The decision of whether to support a melting-pot or multicultural approach has developed into an issue of much debate within some countries. For example, the French and British governments and populace are currently debating whether Islamic cultural practices and dress conflict with their attempts to form culturally unified countries .[31]
A compromise between multiculturalists and assimilationists?
There also exists a view that attempts to reconcile some of the differences between multiculturalists and assimilationists. Proponents of this view propose that immigrants need not completely abandon their culture and traditions in order to reach the goal that the melting pot theory seeks. This reasoning relies on the assumption that immigrants can be persuaded to ultimately consider themselves a citizen of their new nation first and of their nation of birth second. In this way, they may still retain and practice all of their cultural traditions but "when push comes to shove" they will put their host nation's interests first. If this can be accomplished, immigrants will then avoid hindering the progress, unity and growth that assimilationists argue are the positive results of the melting pot theory—while simultaneously appeasing some of the multiculturalists.

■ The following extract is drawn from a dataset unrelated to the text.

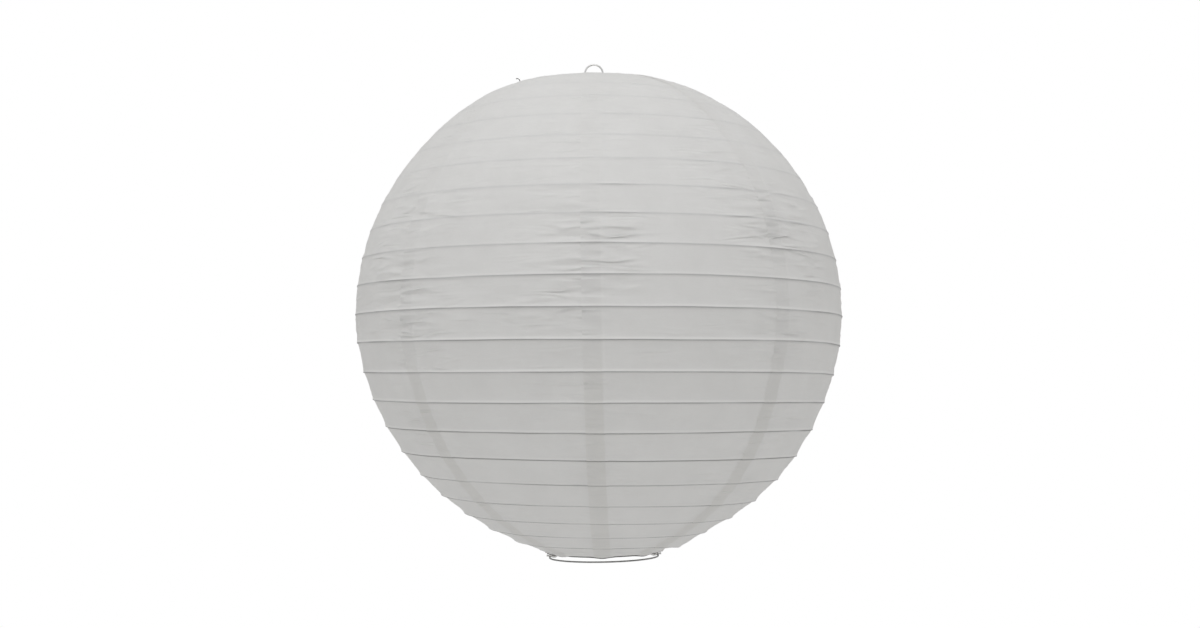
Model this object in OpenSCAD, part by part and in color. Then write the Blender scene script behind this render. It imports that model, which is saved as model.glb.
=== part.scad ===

This compromise view also supports a strong stance on immigration and a primary language in school with the option to study foreign languages. (A consensus on affirmative action does not currently exist.) Proponents of this compromise claim that the difference with this view and that of the assimilationists is that while their view of the melting pot essentially strips immigrants of their culture, the compromise allows immigrants to continue practicing and propagating their cultures from generation to generation and yet sustain and instill a love for their host country first and above all. Whether this kind of delicate balance between host and native countries among immigrants can be achieved remains to be seen.